El Señor bendiga al hermano Freeze. Como ha dicho la Hermana Martha Tingey, la Hermana Freeze jamás pudo haber efectuado la obra que logró, de no haber sido por­que él la apoyó en sus esfuerzos. El consintió en que ella parcialmente desatendiera sus deberes domésticos a fin de trabajar en un campo más extenso por la salvación de otros. Y aquí quisiera dirigir una palabra a vosotras, madres. ¡Oh madres, la salvación, la misericordia, la vida eterna comienzan en el hogar! ¿Qué aprovechará el hombre, si ganare todo el mundo, y perdiere su alma? (Véase Mateo 16:26). ¿Qué me aprovecharía, si saliera al mun­do y ganara extranjeros para el redil de Dios y perdiera a mis propios hijos? ¡Oh Dios, no permitas que pierda a los míos! No puedo perder a los míos, los que Dios me ha dado y por quienes soy responsable ante el Señor, y los cuales dependen de mí para que les dé orientación, instrucción y la influencia correcta. Padre, no permitas que pierda el interés en los míos tratando de salvar a otros. La caridad empieza por el hogar; la vida eterna debería empezar en el hogar. Yo me sentiría muy mal si más adelante se me hiciera comprender que por des­atender mi hogar, tratando de salvar a otros, yo perdí a los míos. No quiero eso. El Señor me ayude a salvar a los míos hasta donde uno puede ayudar a otros. Com­prendo que no puedo salvar a nadie, pero puedo ense­ñarles cómo se salvarán. Puedo dar el ejemplo a mis hijos en cuanto a la manera de salvarse, y es mi deber hacer esto primero; se lo debo a ellos más que a cualquier otra persona del mundo. Entonces, cuando haya logrado la obra que debo efectuar dentro de mi propio círculo familiar, permítaseme extender hasta donde pueda mi facultad para hacer el bien.
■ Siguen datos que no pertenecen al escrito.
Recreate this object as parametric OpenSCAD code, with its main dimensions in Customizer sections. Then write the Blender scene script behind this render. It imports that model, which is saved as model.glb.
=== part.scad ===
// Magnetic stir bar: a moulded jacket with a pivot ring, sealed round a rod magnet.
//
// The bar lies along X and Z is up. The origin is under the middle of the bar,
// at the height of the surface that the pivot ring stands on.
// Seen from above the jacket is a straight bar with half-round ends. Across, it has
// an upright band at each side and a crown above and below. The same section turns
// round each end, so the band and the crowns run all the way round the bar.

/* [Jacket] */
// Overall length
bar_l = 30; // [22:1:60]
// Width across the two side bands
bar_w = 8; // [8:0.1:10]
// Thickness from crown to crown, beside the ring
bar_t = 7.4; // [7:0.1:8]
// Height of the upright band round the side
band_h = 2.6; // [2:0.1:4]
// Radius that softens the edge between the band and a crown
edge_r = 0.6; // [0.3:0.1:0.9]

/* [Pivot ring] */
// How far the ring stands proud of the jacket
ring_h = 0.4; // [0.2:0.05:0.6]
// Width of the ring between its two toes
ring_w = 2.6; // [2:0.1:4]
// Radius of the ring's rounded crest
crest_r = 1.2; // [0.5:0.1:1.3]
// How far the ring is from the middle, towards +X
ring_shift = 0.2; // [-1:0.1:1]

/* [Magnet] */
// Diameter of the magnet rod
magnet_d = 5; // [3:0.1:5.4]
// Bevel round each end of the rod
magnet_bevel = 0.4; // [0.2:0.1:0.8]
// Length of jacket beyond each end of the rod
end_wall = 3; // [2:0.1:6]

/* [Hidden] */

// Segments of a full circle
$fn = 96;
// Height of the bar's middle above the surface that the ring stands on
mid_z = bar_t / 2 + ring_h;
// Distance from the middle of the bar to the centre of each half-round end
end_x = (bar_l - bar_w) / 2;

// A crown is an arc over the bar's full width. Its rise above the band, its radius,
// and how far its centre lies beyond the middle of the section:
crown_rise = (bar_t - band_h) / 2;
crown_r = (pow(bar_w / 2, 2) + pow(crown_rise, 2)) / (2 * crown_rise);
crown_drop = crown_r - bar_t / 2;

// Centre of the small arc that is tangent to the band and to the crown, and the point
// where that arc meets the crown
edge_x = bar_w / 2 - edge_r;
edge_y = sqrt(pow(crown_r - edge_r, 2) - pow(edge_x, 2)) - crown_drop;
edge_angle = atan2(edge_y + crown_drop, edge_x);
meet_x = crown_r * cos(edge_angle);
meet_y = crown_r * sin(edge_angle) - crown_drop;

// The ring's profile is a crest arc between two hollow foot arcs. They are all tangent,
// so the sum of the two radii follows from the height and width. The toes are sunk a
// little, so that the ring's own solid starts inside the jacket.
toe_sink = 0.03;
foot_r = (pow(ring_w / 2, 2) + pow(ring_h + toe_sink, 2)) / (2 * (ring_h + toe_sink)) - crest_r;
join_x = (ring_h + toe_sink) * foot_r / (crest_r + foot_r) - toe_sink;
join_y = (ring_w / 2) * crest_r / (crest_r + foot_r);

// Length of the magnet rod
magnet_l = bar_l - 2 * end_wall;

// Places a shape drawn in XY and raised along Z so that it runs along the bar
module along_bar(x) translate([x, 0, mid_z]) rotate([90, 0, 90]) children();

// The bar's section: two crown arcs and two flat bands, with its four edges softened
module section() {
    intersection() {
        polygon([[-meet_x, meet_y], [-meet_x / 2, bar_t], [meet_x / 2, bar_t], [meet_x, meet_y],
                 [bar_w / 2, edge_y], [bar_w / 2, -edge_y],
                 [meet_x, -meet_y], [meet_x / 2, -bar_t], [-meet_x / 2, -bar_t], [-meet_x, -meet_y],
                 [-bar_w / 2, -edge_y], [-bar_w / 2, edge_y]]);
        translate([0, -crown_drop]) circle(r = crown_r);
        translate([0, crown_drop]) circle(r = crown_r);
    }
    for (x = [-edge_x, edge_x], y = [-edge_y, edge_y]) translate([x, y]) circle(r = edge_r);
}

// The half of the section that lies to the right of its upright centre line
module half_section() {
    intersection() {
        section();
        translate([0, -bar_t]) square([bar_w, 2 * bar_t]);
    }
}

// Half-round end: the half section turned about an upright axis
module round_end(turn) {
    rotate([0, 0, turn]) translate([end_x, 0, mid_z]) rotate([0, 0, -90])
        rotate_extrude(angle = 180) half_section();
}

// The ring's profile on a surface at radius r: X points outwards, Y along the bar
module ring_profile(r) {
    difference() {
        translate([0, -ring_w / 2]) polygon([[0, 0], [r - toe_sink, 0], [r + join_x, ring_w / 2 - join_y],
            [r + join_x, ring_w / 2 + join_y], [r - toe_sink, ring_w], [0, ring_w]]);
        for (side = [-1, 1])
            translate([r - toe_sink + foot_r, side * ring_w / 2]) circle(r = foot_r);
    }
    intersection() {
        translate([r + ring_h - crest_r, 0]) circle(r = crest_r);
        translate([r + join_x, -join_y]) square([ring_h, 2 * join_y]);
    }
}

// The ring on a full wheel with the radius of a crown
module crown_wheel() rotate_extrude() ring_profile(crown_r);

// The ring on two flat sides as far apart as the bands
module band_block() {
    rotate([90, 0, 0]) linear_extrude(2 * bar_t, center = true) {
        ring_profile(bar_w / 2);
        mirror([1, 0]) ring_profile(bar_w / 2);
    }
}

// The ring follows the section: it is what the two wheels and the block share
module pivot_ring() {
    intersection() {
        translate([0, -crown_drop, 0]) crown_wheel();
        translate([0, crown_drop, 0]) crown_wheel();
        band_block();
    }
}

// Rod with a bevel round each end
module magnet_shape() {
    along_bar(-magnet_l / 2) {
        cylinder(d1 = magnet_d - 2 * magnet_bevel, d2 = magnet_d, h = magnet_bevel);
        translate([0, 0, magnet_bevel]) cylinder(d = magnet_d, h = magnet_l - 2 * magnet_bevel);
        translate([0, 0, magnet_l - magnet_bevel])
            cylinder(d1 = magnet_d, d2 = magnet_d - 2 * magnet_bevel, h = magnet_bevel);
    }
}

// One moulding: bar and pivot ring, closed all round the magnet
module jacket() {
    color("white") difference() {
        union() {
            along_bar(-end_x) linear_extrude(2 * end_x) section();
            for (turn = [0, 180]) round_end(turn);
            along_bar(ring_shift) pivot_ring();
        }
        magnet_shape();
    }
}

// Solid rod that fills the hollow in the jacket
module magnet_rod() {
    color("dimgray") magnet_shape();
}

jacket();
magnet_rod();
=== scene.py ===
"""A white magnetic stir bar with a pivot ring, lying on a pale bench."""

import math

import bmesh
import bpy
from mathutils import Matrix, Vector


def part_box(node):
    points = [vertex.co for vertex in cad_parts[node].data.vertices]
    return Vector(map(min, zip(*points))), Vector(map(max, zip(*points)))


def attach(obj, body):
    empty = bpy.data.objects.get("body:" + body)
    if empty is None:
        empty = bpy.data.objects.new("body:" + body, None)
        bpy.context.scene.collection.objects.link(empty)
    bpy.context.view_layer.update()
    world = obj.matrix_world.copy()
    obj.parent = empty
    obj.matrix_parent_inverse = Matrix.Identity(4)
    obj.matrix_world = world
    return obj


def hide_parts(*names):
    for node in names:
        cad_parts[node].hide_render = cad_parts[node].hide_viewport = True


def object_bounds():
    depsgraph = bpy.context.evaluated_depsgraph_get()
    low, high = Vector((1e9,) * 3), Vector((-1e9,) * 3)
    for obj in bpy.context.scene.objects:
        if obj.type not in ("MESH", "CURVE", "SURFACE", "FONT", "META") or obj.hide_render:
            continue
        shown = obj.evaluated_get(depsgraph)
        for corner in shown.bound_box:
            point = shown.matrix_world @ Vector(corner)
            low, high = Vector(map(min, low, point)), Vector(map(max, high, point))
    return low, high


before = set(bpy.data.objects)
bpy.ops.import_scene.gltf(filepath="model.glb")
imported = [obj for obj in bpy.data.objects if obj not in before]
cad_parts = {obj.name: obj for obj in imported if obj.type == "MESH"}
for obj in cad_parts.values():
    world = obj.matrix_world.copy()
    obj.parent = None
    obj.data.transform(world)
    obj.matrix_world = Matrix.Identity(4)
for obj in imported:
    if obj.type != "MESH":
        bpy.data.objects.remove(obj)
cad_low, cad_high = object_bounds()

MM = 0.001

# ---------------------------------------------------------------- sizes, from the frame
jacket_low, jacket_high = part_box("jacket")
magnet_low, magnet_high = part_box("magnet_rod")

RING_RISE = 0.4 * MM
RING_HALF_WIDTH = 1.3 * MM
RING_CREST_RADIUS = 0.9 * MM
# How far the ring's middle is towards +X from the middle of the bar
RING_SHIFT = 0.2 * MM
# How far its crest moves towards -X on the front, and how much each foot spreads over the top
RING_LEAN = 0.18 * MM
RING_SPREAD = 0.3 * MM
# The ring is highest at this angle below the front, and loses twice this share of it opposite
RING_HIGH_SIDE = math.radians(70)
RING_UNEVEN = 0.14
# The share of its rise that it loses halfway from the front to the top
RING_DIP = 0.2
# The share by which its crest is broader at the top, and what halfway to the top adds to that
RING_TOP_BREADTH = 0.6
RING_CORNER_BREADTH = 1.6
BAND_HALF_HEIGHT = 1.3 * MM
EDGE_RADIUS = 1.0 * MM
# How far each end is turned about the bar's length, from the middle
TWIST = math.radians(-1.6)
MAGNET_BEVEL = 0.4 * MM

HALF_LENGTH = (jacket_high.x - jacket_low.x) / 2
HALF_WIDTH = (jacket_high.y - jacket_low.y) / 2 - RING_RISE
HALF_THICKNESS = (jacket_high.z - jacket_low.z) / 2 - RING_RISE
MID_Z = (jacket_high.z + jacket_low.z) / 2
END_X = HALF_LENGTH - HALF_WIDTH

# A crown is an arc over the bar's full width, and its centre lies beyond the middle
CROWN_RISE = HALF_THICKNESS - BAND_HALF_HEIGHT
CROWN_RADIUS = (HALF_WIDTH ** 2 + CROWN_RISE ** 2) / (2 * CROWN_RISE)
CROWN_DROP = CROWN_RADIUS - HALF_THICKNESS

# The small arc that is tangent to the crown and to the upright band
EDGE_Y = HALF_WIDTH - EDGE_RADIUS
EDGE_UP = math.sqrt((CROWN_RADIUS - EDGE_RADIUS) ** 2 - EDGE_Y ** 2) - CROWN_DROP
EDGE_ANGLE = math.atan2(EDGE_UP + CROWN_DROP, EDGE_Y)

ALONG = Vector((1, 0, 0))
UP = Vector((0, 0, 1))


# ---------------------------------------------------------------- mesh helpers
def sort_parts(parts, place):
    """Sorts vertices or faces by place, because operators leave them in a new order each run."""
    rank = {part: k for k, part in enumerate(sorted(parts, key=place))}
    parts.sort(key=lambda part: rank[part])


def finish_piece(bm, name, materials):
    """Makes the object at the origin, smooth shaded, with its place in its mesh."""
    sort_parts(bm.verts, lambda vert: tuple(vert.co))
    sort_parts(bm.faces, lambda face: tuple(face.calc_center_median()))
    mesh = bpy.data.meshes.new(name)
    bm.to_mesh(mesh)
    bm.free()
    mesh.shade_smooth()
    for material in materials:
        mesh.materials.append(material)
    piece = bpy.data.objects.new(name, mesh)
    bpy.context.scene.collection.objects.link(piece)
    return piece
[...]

Mis hermanos y hermanas, yo sé cómo sé que vivo que José Smith fue, es y siempre será el instrumento ele­gido de Dios del Padre Eterno para poner los funda­mentos de la Iglesia de Jesucristo de los Santos de los Últimos Días y establecer el reino de Dios sobre la tierra, para nunca jamás volver a ser derribado. Os lo testifico. Sé, como saber que vivo, que toda doctrina que él enseñó tiene por objeto edificar, ennoblecer, ensanchar el alma, establecer la paz y la justicia en el corazón de los hijos de los hombres y conducirlos a Dios, y no apartarlos de Él. Lo sé cómo saber que vivo. Es verdad, y doy gracias a Dios porque igual que mi querida hermana, cuyos restos terrenales están ante nosotros. Él me ha hecho creerlo y aceptarlo sin reserva. Lo creo con todo mi co­razón, así como creo que vivo y como creo en mi propia madre y padre. Esforcémonos todos por lograr esta creen­cia, y si lo hacemos, recibiremos gozo y satisfacción y entraremos en el reposo de Dios aquí mismo en el mundo; porque quienes entran en el reposo de Dios, nunca más serán perturbados por las alucinaciones del pecado y la maldad, y los enemigos de la verdad no tendrán poder en ellos.
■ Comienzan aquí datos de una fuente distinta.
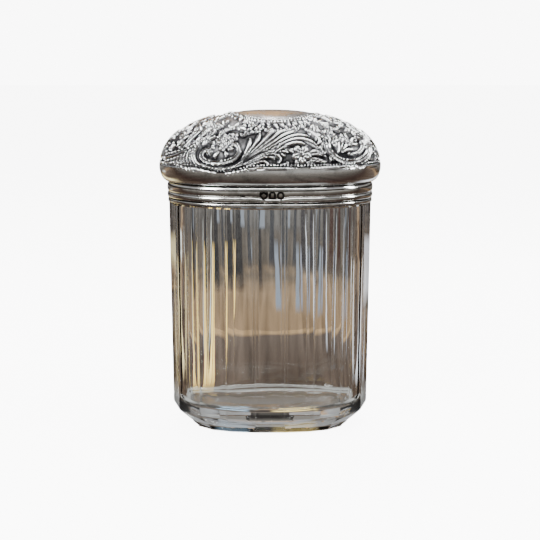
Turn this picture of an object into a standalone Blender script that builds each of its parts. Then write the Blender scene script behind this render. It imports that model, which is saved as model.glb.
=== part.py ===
"""Oval powder jar: a panel-cut glass jar with a pull-off silver lid.

Metres, +Z up, +X along the oval's long axis, the front faces -Y, and the jar stands on z = 0.
Every piece is a stack of oval rings: a ring is extruded to the next one, and the last is capped or
joined back to the first.
"""
import math

import bmesh
import bpy
import numpy

MM = 0.001

# Plan of the oval
OVAL_POWER = 2.2            # 2 is a true ellipse, and more is squarer
FACETS = 18                 # flat upright panels of even width round the jar
POINTS_PER_FACET = 3
CORNER_SAMPLES = 1441       # fineness of the measurement that spaces the corners
CLEARANCE = 0.3 * MM        # between pieces that touch or slide

# Glass jar
JAR_HALF_WIDTH = 31.3 * MM
JAR_HALF_DEPTH = 18.2 * MM
SHOULDER_HEIGHT = 72.0 * MM
WALL = 4.1 * MM
FLOOR = 8.0 * MM            # thickness of the glass under the powder
FLOOR_RADIUS = 3.4 * MM
FLOOR_STEPS = 3
NECK_HEIGHT = 5.7 * MM
NECK_EDGE = 0.7 * MM        # rounding of the neck's ground edge
CORNER_HEIGHT = 6.6 * MM    # where the panels end and the mitre under them starts
CORNER_ROUND = 0.8 * MM
FOOT_POWER = 2.6
FOOT_HEIGHT = 2.3 * MM
FOOT_TOP_INSET = 4.9 * MM
FOOT_INSET = 6.6 * MM
FOOT_EDGE = 0.5 * MM

# Lid sleeve and collar
SLEEVE_WALL = 0.4 * MM
SLEEVE_RISE = 2.0 * MM      # how far the sleeve stands up inside the dome
SLEEVE_INSET = 1.1 * MM     # from the jar's outline to the sleeve's inner wall
WIRE_HEIGHT = 1.0 * MM
WIRE_PROUD = 0.15 * MM      # beyond the jar's outline, as are the two reeds
LOWER_REED = 1.8 * MM
UPPER_REED = 2.8 * MM
REED_PROUD = 0.3 * MM
GROOVE_DEPTH = 0.45 * MM
REED_STEPS = 4

# Lid dome
DOME_SHEET = 0.5 * MM
DOME_OVERHANG = 2.6 * MM    # beyond the jar's outline at the widest place
DOME_TUCK = 4.6 * MM        # from the collar up to the widest place
DOME_RISE = 17.0 * MM       # from the widest place up to the crown
DOME_POWER = 2.25           # squareness of the crown's side view
TUCK_STEPS = 5
CROWN_STEPS = 12
CROWN_FLAT = 0.06           # share of the width where the last ring is capped

SHARP_ANGLE = math.radians(25)


def oval_point(angle, half_width, half_depth, power):
    across = math.cos(angle)
    along = math.sin(angle)
    x = half_width * math.copysign(abs(across) ** (2 / power), across)
    y = half_depth * math.copysign(abs(along) ** (2 / power), along)
    return x, y


def corner_angles():
    """Angles of the panels' corners, at even distances round the jar from half a panel off the front."""
    angles = numpy.linspace(-math.pi / 2, 3 * math.pi / 2, CORNER_SAMPLES)
    points = numpy.array([oval_point(a, JAR_HALF_WIDTH, JAR_HALF_DEPTH, OVAL_POWER) for a in angles])
    steps = numpy.linalg.norm(numpy.diff(points, axis=0), axis=1)
    along = numpy.concatenate(([0], numpy.cumsum(steps)))
    places = (numpy.arange(FACETS) + 0.5) / FACETS * along[-1]
    corners = list(numpy.interp(places, along, angles))
    return corners + [corners[0] + 2 * math.pi]


def ring(half_width, half_depth, z, power=OVAL_POWER, faceted=False):
    """Points of one oval level. The corners of a faceted ring lie on the oval."""
    corners = corner_angles()
    points = []
    for first, last in zip(corners, corners[1:]):
        for step in range(POINTS_PER_FACET):
            share = step / POINTS_PER_FACET
            if faceted:
                x0, y0 = oval_point(first, half_width, half_depth, power)
                x1, y1 = oval_point(last, half_width, half_depth, power)
                x = x0 + (x1 - x0) * share
                y = y0 + (y1 - y0) * share
            else:
                x, y = oval_point(first + share * (last - first), half_width, half_depth, power)
            points.append((x, y, z))
    return points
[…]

Mi oración es que Dios nos ayude a llegar a ese punto, y las bendiciones del Señor acompañen a la familia de los Hermanos Freeze y sus hijos, para que ninguno de ellos jamás tome un camino que ocasione tristeza a su querida y santa madre. Este ha sido uno de los estímulos de mi vida, una de las cosas que ha hecho que me esfuerce en obrar lo bueno. No afligiría a mi bendita madre, sabiéndolo, por ninguna cosa del mundo. No hay cosa alguna entre mí y los cielos que compensaría la comisión de algo que afligiera o perjudicara a mi madre. ¿Por qué? Porque me amaba; habría muerto por mí una y otra vez, si tal cosa fuese posible, sólo por salvarme. ¿Por qué apenarla; por qué decepcionarla? ¿Por qué he de tomar un curso que se oponga a su propia vida y a las enseñanzas que me dio durante su vida? Porque ella me enseñó honor, virtud y verdad e integridad hacia el reino de Dios; y me enseñó no sólo por medio de sus preceptos sino por el ejemplo. No la afligiría por todo el oro del mundo. Niños y niñas, no hagáis cosa alguna que aflija a vuestra madre. Vosotros sabéis que fue un Santo de los Últimos Días; sabéis que fue fiel a sus conviccio­nes. Sed fieles como ella lo fue, y vive el Señor, que seréis exaltados con vuestra madre y tendréis la plenitud de gozo, lo cual ruego que Dios os conceda en el nom­bre de Jesús. Amén. (Discurso en los funerales de Mary A. Freeze, en YWS., marzo de 1912, 23: 128-132).